Portugal would never again see its former glory. Weak leadership, wars, revolutions abroad, and invasions at home—all of which might have gone differently or been averted entirely had Lisbon not been destroyed—slowly decomposed the empire and eventually ended the country's global ambitions. "Portugal was never the same after the earthquake," writes Molesky. With the existing order annihilated—the nobility, the church, commercial interests, and the military—the Portuguese empire would begin a decline from which it would never recover. "The earthquake, in short, had brought about a revolution."

THE BEST OF ALL POSSIBLE WORLDS

The effects of the catastrophe were felt in other ways across Europe. Paradoxically, it both strengthened and weakened Enlightenment thinking, which was then in full force.

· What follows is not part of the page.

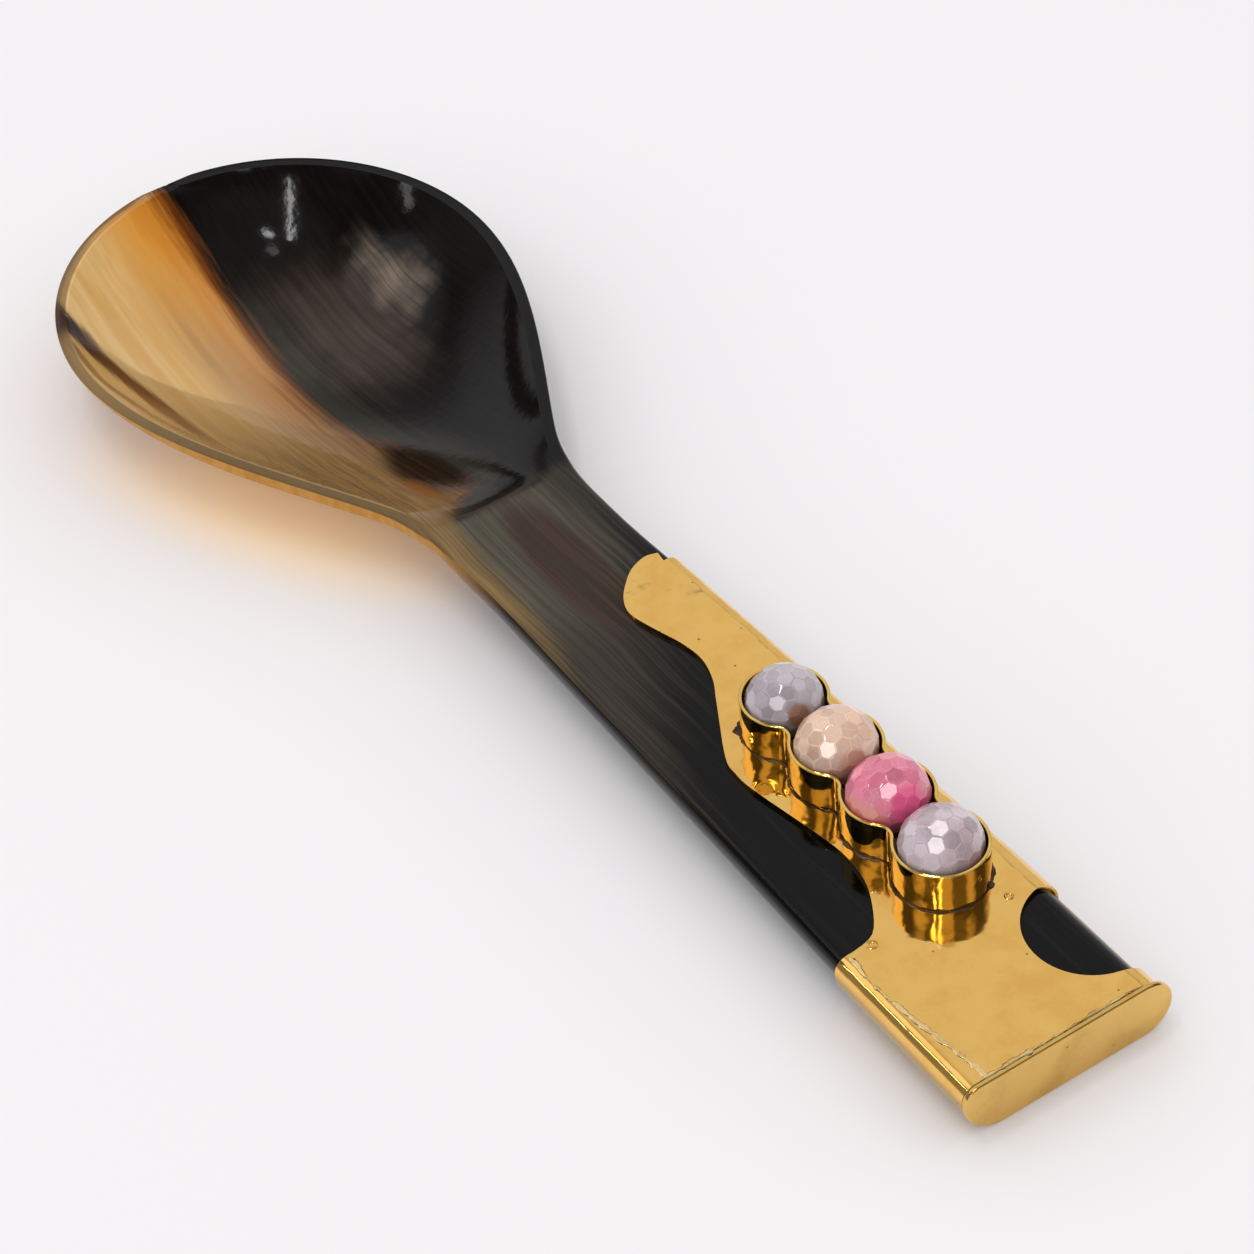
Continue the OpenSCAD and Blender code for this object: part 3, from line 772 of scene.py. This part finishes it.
# %% Rim, outer wall and polish
on_rim = ramp(tree, stored(tree, "band"), 0.25, 0.95)
in_bowl = ramp(tree, along, 132, 142)
dark_end = ramp(tree, along, 196, 226)
from_streak = stored(tree, "dark_streak")
rim_olive = mix(tree, ramp(tree, along, 175, 222), paint(104, 84, 54), paint(132, 104, 66))
rim_olive = glaze(tree, rim_olive, paint(54, 30, 22), ramp(tree, along, 214, 219),
                  ramp(tree, from_streak, -1.5, -0.8), ramp(tree, from_streak, 3.5, 2.0))
rim_olive = glaze(tree, rim_olive, paint(176, 132, 76), ramp(tree, along, 226, 238),
                  ramp(tree, side, 26, 18))
rim_olive = glaze(tree, rim_olive, paint(84, 62, 42),
                  ramp(tree, stored(tree, "edge"), 0.45, 0.8), dark_end, 0.85)
rim = mix(tree, clear, paint(8, 7, 7), rim_olive)
body = glaze(tree, body, rim, on_rim, in_bowl, 0.85)
# Painted highlight: a fine pale line along the rim on the amber side.
painted_rim_highlight = ramp(tree, apart(tree, stored(tree, "band"), 0.62), 0.30, 0.05)
body = glaze(tree, body, paint(186, 160, 118), painted_rim_highlight, clear, ramp(tree, along, 139, 146),
             ramp(tree, along, 219, 205), 0.5)
wall = glaze(tree, fibrous((26, 21, 18), (52, 42, 34)), fibrous((182, 126, 50), (194, 140, 64)),
             clear)
wall = glaze(tree, wall, black, ramp(tree, along, 142, 112))
wall = glaze(tree, wall, paint(70, 52, 36), ramp(tree, level, -1.8, -0.6), dark_end, 0.8)
body = glaze(tree, body, wall, ramp(tree, stored(tree, "band"), 1.3, 1.8))

bump = add(tree, "ShaderNodeBump", {"Height": streaks["Bump"], "Strength": 0.05,
                                    "Distance": 0.0004})
surface(tree, {"Base Color": body, "Roughness": 0.08, "Specular IOR Level": 0.16,
               "Normal": bump.outputs[0]})
horn.data.materials.append(horn_material)
print("horn material:", len(tree.nodes), "nodes")


# %% [markdown]
# ## The brass
# The mount and its end plate were cut from sheet, folded round the horn and soldered. A copy of
# each solid is merged into whole faces, and its edges get the small round that filing and
# polishing leave.

# %% Copy a solid and round its edges
def dressed_copy(node, name, edge, segments=3, angle=30, even=False):
    """A copy of a CAD node with whole faces and rounded edges, which have material slot 1."""
    bpy.ops.object.select_all(action="DESELECT")
    made = bpy.data.objects.new(name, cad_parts[node].data.copy())
    made.data.name = name
    bpy.context.scene.collection.objects.link(made)
    made.data.materials.clear()
    bpy.context.view_layer.objects.active = made
    made.select_set(True)
    bpy.ops.object.mode_set(mode="EDIT")
    bpy.ops.mesh.select_all(action="SELECT")
    bpy.ops.mesh.remove_doubles(threshold=2e-6)
    bpy.ops.mesh.dissolve_limited(angle_limit=math.radians(0.6))
    bpy.ops.object.mode_set(mode="OBJECT")
    round_off = made.modifiers.new("round", "BEVEL")
    round_off.width = edge * MM
    round_off.segments = segments
    round_off.limit_method = "ANGLE"
    round_off.angle_limit = math.radians(angle)
    round_off.material = 1
    bpy.ops.object.modifier_apply(modifier="round")
    bpy.ops.object.shade_smooth_by_angle(angle=math.radians(angle))
    if even:
        # Broad faces stay flat to the eye, and only the rounded edges turn the light.
        flat_first = made.modifiers.new("even", "WEIGHTED_NORMAL")
        flat_first.keep_sharp = True
        bpy.ops.object.modifier_apply(modifier="even")
    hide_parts(node)
    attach(made, "root")
    return made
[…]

Scientists around the world put forth explanations for the earthquake, establishing the fields of seismology and scientific geology in the process. Because scientists were unable to give a compelling reason for all that had transpired, however, the clergy were able to point to the Enlightenment as flawed, and suggest that maybe it was a vengeful God expressing his wrath at a decadent city.

The earthquake inspired artists as well—most notably Voltaire, who was then in exile in Switzerland. So infuriated was he at philosophers of the age who, even after the earthquake, called ours "the best of all possible worlds," that he wrote a novel savaging the philosophy of optimism, the church, and the ruling class. In Candide, the destruction of Lisbon is featured.

After the earthquake had destroyed three-fourths of Lisbon, the sages of that country could think of no means more effectual to prevent utter ruin than to give the people a beautiful auto-da-fé; for it had been decided by the University of Coimbra that the burning of a few people alive by a slow fire, and with great ceremony, is an infallible secret to hinder the earth from quaking.

This Gulf of Fire reminds us what true devastation looks like, and that it needs no motivation or incitement. Our own nature might lead to our doom, but nature itself is unimpressed with our arguments and unmoved by our cries. "What a game of chance human life is!" Voltaire wrote. " ought to teach men not to persecute men: for, while a few sanctimonious humbugs are burning a few fanatics, the earth opens and swallows up all alike."